If Martin keeps this up and Carlson remains, well, the kind of pitcher Clint Myers would start on back-to-back days … as with Cooper, it makes things verrrrrrry interesting going forward.
— The positive news out of Oklahoma’s regional, where the Sooners advanced as expected to meet Auburn in the Supers: Paige Parker never quite looked like the firebreathing national MVP that so vexed the Tigers in the national championship series last year, getting a quick hook in multiple games and allowing a steady trickle of baserunners even in throwing 7 scoreless innings in Monday’s decider. She was very good, but not, you know, Paige Parker good.
The less positive news: Sooners reliever Paige Lowary looked borderline unhittable, pitching 15 innings against North Dakota State, Arkansas and Tulsa before finally allowing an earned run. Between the two of them, the Auburn lineup’s work will be as cut out for it as expected.
(The other bit of less positive news: Tulsa was three outs away from winning the Regional on Sunday after finally getting to Lowary and couldn’t get it done. Sigh.)
— A sidenote: it might be tempting to look at Minnesota failing to score in 16 innings at Alabama and conclude the 56-3 Gophers weren’t that screwed by the Committee, but that means ignoring that it’s not coincidence
- the Tide were one of 16 regional hosts to advance out of their regional — that’s all of them — and one of 58 out of 64 since 2014
- they advanced in no small part to some serious home cooking in the teams’ semifinal meeting.
That’s not to say the Tide don’t deserve their spot in the Supers; over those 16 innings, they were, however narrowly, a better team than the Gophers. But it’s obvious that home field is a tremendous advantage in this tournament, and a 56-3 team that doesn’t quite manage to overcome the loss of it doesn’t mean they should have been denied it to begin with.
Baseball
— I’m no Auburn baseball historian. But I have a hard time thinking there’s too many more clutch performances in the Tigers’ annals than Keegan Thompson coming to the mound on the back of a seven-game losing streak, his team’s Regionals bid potentially in the balance, and doing the eye-popping things he did to Ole Miss.
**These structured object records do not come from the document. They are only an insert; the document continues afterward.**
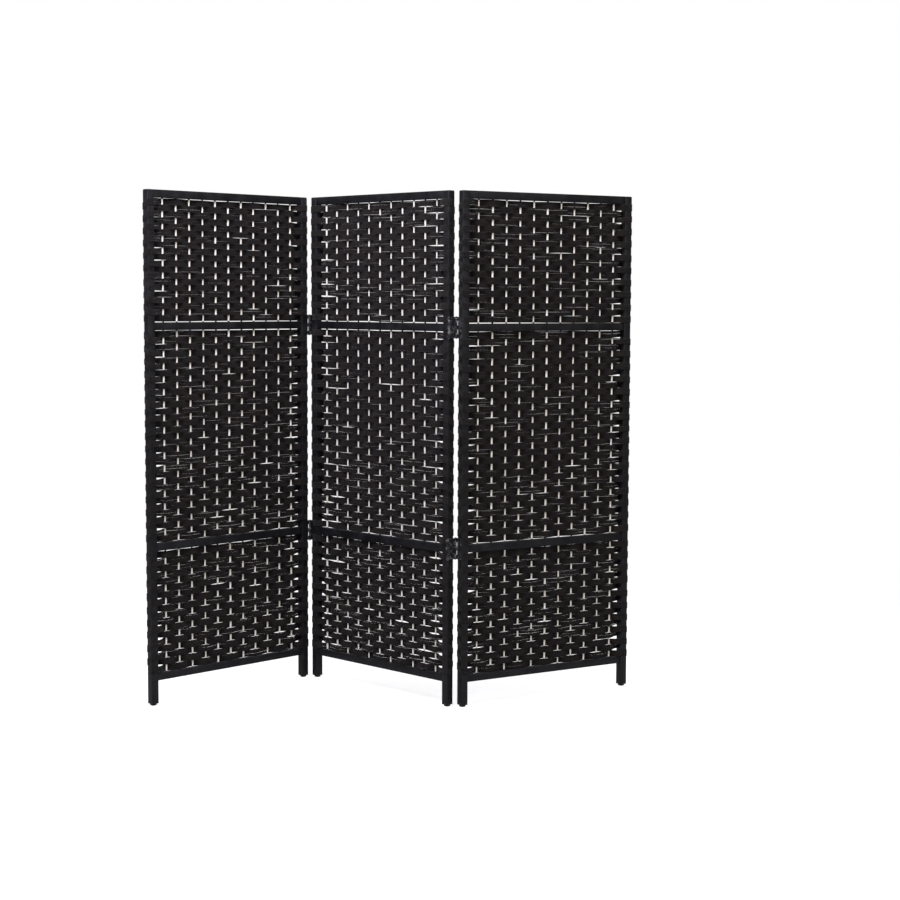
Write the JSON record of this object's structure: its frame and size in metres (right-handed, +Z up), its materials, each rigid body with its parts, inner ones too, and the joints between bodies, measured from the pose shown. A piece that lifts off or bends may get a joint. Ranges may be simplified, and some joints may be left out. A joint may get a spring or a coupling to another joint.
{
  "type": "folding room divider screen",
  "caption": "Free-standing folding room divider: three tall wooden frames woven with dark paper cord over pale upright sticks, joined by double-action hinges.",
  "frame": {"origin": "on the floor, under the middle of the standing screen's bounding box, with the panels folded as they stand", "axes": "+Z up; the front faces -Y; X runs along the standing zigzag, left panel at -X as seen from the front"},
  "size_m": [1.6326, 0.5218, 1.7],
  "materials": {
    "black_painted_wood": "black painted, satin",
    "woven_paper_cord": "twisted paper cord, plain weave, dyed brown-black, matt",
    "natural_stick": "peeled natural wood, matt",
    "beech_dowel": "plain beech",
    "dark_metal": "dark bronzed steel, satin",
    "black_plastic": "moulded, matt"
  },
  "bodies": {
    "centre_panel": {"centre_left_stile": "black_painted_wood", "centre_right_stile": "black_painted_wood", "centre_top_rail": "black_painted_wood", "centre_upper_crossbar": "black_painted_wood", "centre_lower_crossbar": "black_painted_wood", "centre_bottom_rail": "black_painted_wood", "centre_sticks": "natural_stick", "centre_upper_weave": "woven_paper_cord", "centre_middle_weave": "woven_paper_cord", "centre_lower_weave": "woven_paper_cord", "centre_foot_glides": "black_plastic", "centre_frame_dowels": "beech_dowel", "left_upper_back_leaf": "dark_metal", "left_lower_back_leaf": "dark_metal", "right_upper_front_leaf": "dark_metal", "right_lower_front_leaf": "dark_metal", "centre_hinge_screws": "dark_metal"},
    "left_link": {"left_upper_centre_leaf": "dark_metal", "left_lower_centre_leaf": "dark_metal", "left_hinge_pins": "dark_metal"},
    "left_panel": {"left_outer_stile": "black_painted_wood", "left_hinge_stile": "black_painted_wood", "left_top_rail": "black_painted_wood", "left_upper_crossbar": "black_painted_wood", "left_lower_crossbar": "black_painted_wood", "left_bottom_rail": "black_painted_wood", "left_sticks": "natural_stick", "left_upper_weave": "woven_paper_cord", "left_middle_weave": "woven_paper_cord", "left_lower_weave": "woven_paper_cord", "left_foot_glides": "black_plastic", "left_frame_dowels": "beech_dowel", "left_upper_front_leaf": "dark_metal", "left_lower_front_leaf": "dark_metal", "left_hinge_screws": "dark_metal"},
    "right_link": {"right_upper_centre_leaf": "dark_metal", "right_lower_centre_leaf": "dark_metal", "right_hinge_pins": "dark_metal"},
    "right_panel": {"right_hinge_stile": "black_painted_wood", "right_outer_stile": "black_painted_wood", "right_top_rail": "black_painted_wood", "right_upper_crossbar": "black_painted_wood", "right_lower_crossbar": "black_painted_wood", "right_bottom_rail": "black_painted_wood", "right_sticks": "natural_stick", "right_upper_weave": "woven_paper_cord", "right_middle_weave": "woven_paper_cord", "right_lower_weave": "woven_paper_cord", "right_foot_glides": "black_plastic", "right_frame_dowels": "beech_dowel", "right_upper_back_leaf": "dark_metal", "right_lower_back_leaf": "dark_metal", "right_hinge_screws": "dark_metal"}
  },
  "joints": [
    {"name": "left_back_pin", "type": "hinge", "parent": "centre_panel", "child": "left_link", "pos_m": [-0.28036, 0.25668, 0], "axis": [0, 0, 1], "range_deg": [-85, 0]},
    {"name": "left_front_pin", "type": "hinge", "parent": "left_link", "child": "left_panel", "pos_m": [-0.30511, 0.23193, 0], "axis": [0, 0, 1], "range_deg": [-90, 88]},
    {"name": "right_front_pin", "type": "hinge", "parent": "centre_panel", "child": "right_link", "pos_m": [0.1835, -0.25668, 0], "axis": [0, 0, 1], "range_deg": [-85, 0]},
    {"name": "right_back_pin", "type": "hinge", "parent": "right_link", "child": "right_panel", "pos_m": [0.20825, -0.23193, 0], "axis": [0, 0, 1], "range_deg": [-76, 102]}
  ]
}
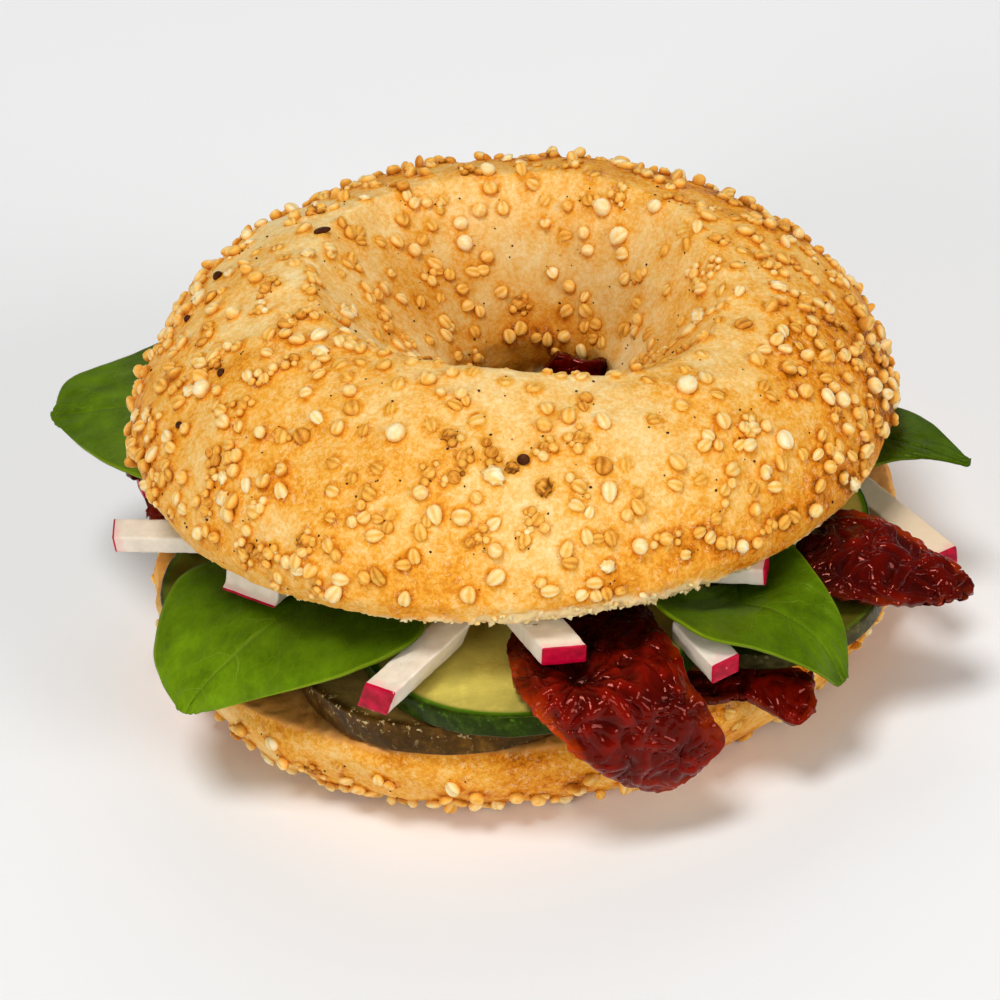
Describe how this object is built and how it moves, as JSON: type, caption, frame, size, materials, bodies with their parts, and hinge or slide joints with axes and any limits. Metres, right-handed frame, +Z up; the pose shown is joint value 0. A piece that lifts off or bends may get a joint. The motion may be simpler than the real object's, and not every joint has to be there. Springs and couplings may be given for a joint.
{
  "type": "bagel sandwich",
  "caption": "Split seeded bagel filled with aubergine and cucumber slices, dried tomatoes, salad leaves and radish sticks.",
  "frame": {"origin": "centre of the underside of the whole sandwich's box, on the surface that it lies on", "axes": "+Z up, -Y towards the side that the picture shows, +X to the right as seen from there"},
  "size_m": [0.1284, 0.1213, 0.0603],
  "materials": {
    "crust": "baked golden crust, dull, with paler floury patches and seeds",
    "cucumber": "moist pale green flesh with a dark green rind",
    "aubergine": "moist tan flesh with a brown speckled skin",
    "dried_tomato": "oily and wrinkled dark red",
    "leaf": "fresh green, satin, with paler veins",
    "radish": "moist white flesh with a bright pink rind"
  },
  "bodies": {
    "root": {"bagel_bottom": "crust", "bagel_top": "crust", "aubergine_front": "aubergine", "aubergine_back": "aubergine", "aubergine_right": "aubergine", "courgette_left": "cucumber", "courgette_right": "cucumber", "cucumber_front": "cucumber", "cucumber_right": "cucumber", "cucumber_back": "cucumber", "cucumber_back_right": "cucumber", "radish_left": "radish", "radish_left_back": "radish", "radish_left_front": "radish", "radish_front_left": "radish", "radish_front": "radish", "radish_front_right": "radish", "radish_under_rim": "radish", "radish_right": "radish", "radish_back": "radish", "radish_back_left": "radish", "leaf_back_left": "leaf", "leaf_front_left": "leaf", "leaf_front_right": "leaf", "leaf_back_right": "leaf", "leaf_front_inner": "leaf", "leaf_back": "leaf", "tomato_front": "dried_tomato", "tomato_right": "dried_tomato", "tomato_low_right": "dried_tomato", "tomato_left": "dried_tomato", "tomato_left_bit": "dried_tomato", "tomato_middle": "dried_tomato", "tomato_back": "dried_tomato"}
  },
  "joints": []
}
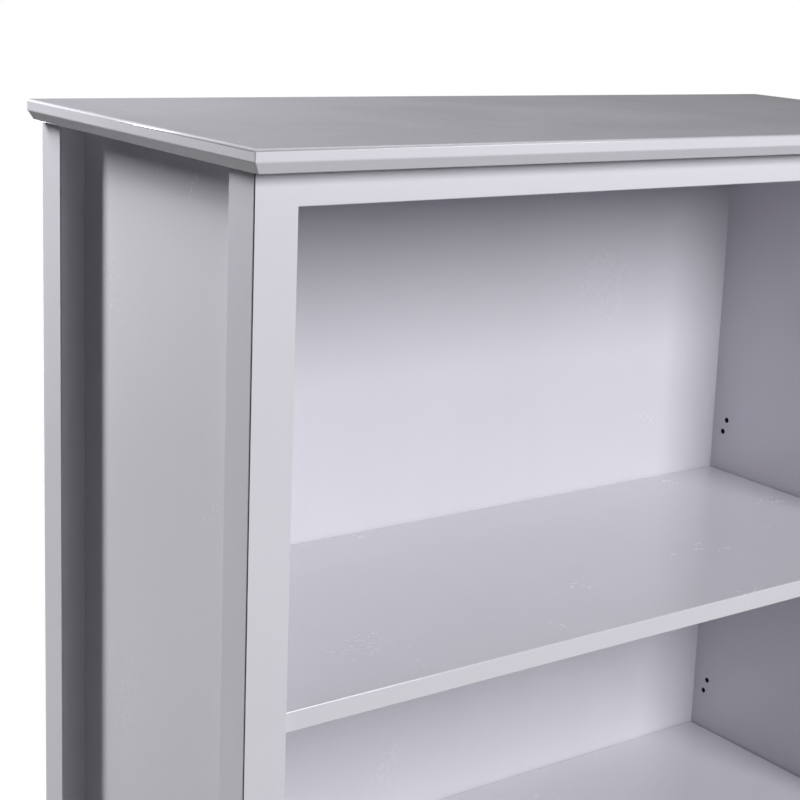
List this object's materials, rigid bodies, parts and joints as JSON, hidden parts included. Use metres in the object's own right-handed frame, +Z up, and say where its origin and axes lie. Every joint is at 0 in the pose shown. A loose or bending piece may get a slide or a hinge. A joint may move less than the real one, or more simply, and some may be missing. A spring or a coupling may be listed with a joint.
{
  "type": "open bookcase",
  "caption": "Open painted bookcase with an overhanging chamfered top, recessed sides, a fixed base shelf and loose shelves on two-peg supports.",
  "frame": {"origin": "on the floor, under the centre of the top board", "axes": "+Z up, +Y to the back of the case, so its open front faces -Y, and +X to the right seen from the front"},
  "size_m": [0.914, 0.4, 1.219],
  "materials": {
    "paint": "satin paint",
    "bare_wood": "unfinished",
    "support_steel": "nickel plated",
    "zinc_steel": "zinc plated",
    "nylon": "matte"
  },
  "bodies": {
    "case": {"top_board": "paint", "top_cleat_left": "bare_wood", "top_cleat_right": "bare_wood", "side_board_left": "paint", "side_board_right": "paint", "front_stile_left": "paint", "front_stile_right": "paint", "side_front_stile_left": "paint", "side_front_stile_right": "paint", "side_rear_stile_left": "paint", "side_rear_stile_right": "paint", "front_top_rail": "paint", "front_base_rail": "paint", "rear_top_rail": "bare_wood", "rear_base_rail": "bare_wood", "back_board": "paint", "base_shelf": "paint", "base_cleat_left": "bare_wood", "base_cleat_right": "bare_wood", "foot_glides": "nylon", "frame_dowels": "bare_wood", "cleat_side_screws": "zinc_steel", "cleat_top_screws": "zinc_steel", "base_shelf_screws": "zinc_steel", "tether_plates": "zinc_steel", "tether_screws": "zinc_steel"},
    "upper_shelf": {"upper_shelf": "paint"},
    "lower_shelf": {"lower_shelf": "paint"},
    "support_upper_front_left": {"support_upper_front_left": "support_steel"},
    "support_upper_front_right": {"support_upper_front_right": "support_steel"},
    "support_upper_rear_left": {"support_upper_rear_left": "support_steel"},
    "support_upper_rear_right": {"support_upper_rear_right": "support_steel"},
    "support_lower_front_left": {"support_lower_front_left": "support_steel"},
    "support_lower_front_right": {"support_lower_front_right": "support_steel"},
    "support_lower_rear_left": {"support_lower_rear_left": "support_steel"},
    "support_lower_rear_right": {"support_lower_rear_right": "support_steel"}
  },
  "joints": [
    {"name": "upper_shelf_lift", "type": "slide", "parent": "case", "child": "upper_shelf", "axis": [0, 0, 1], "range_m": [0, 0.12]},
    {"name": "lower_shelf_lift", "type": "slide", "parent": "case", "child": "lower_shelf", "axis": [0, 0, 1], "range_m": [0, 0.12]},
    {"name": "support_upper_front_left_pull", "type": "slide", "parent": "case", "child": "support_upper_front_left", "axis": [1, 0, 0], "range_m": [0, 0.012]},
    {"name": "support_upper_front_right_pull", "type": "slide", "parent": "case", "child": "support_upper_front_right", "axis": [-1, 0, 0], "range_m": [0, 0.012]},
    {"name": "support_upper_rear_left_pull", "type": "slide", "parent": "case", "child": "support_upper_rear_left", "axis": [1, 0, 0], "range_m": [0, 0.012]},
    {"name": "support_upper_rear_right_pull", "type": "slide", "parent": "case", "child": "support_upper_rear_right", "axis": [-1, 0, 0], "range_m": [0, 0.012]},
    {"name": "support_lower_front_left_pull", "type": "slide", "parent": "case", "child": "support_lower_front_left", "axis": [1, 0, 0], "range_m": [0, 0.012]},
    {"name": "support_lower_front_right_pull", "type": "slide", "parent": "case", "child": "support_lower_front_right", "axis": [-1, 0, 0], "range_m": [0, 0.012]},
    {"name": "support_lower_rear_left_pull", "type": "slide", "parent": "case", "child": "support_lower_rear_left", "axis": [1, 0, 0], "range_m": [0, 0.012]},
    {"name": "support_lower_rear_right_pull", "type": "slide", "parent": "case", "child": "support_lower_rear_right", "axis": [-1, 0, 0], "range_m": [0, 0.012]}
  ]
}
— Auburn finished with their first winning record in the SEC since 2010, and just the program’s second since 2003.
Let’s think about that. The second. Winning SEC record. Since 2003.
Yes, it’s a shame Auburn fell out of the SEC title race and won’t host a regional without winning the whole ball of wax in Hoover. Given what this program has been through for the past 15 years, it ain’t that big of a shame, Rome not being built in a day and all.
— The exception: the part where Alabama didn’t win another SEC game after the world’s most infuriating sweep, finishing 3-0 against Auburn and 2-24-1 against the rest of the league. The first two games of their season-ending Vandy series finished 18-1 and 13-1.
Losing those three games at home to this Tide team: now that is a damned shame. If you’re the rare Auburn fan who’s more invested in the baseball team than the school’s gridiron representative, congratulations, you now have a 2016 Georgia loss to call your very own.
— Auburn finished their SEC season at 16-14. But according to their Pythagorean expectation, they should have finished all the way up at … 17-13. For all the ups and downs of their league season — and in early April, the Tigers’ gaudy record in one-run games — they wound up right about where their raw run-scoring and run-allowing capabilities said they should be.
— I’m utterly unsure how likely it is Auburn moves up from the 3-seed for which they’d been widely projected entering the Ole Miss series, but I’ll say this: if they do stay at that seed line, I doubt whatever regional host they land will be thrilled to have a top-25 team sitting in that slot. Hooray RPI!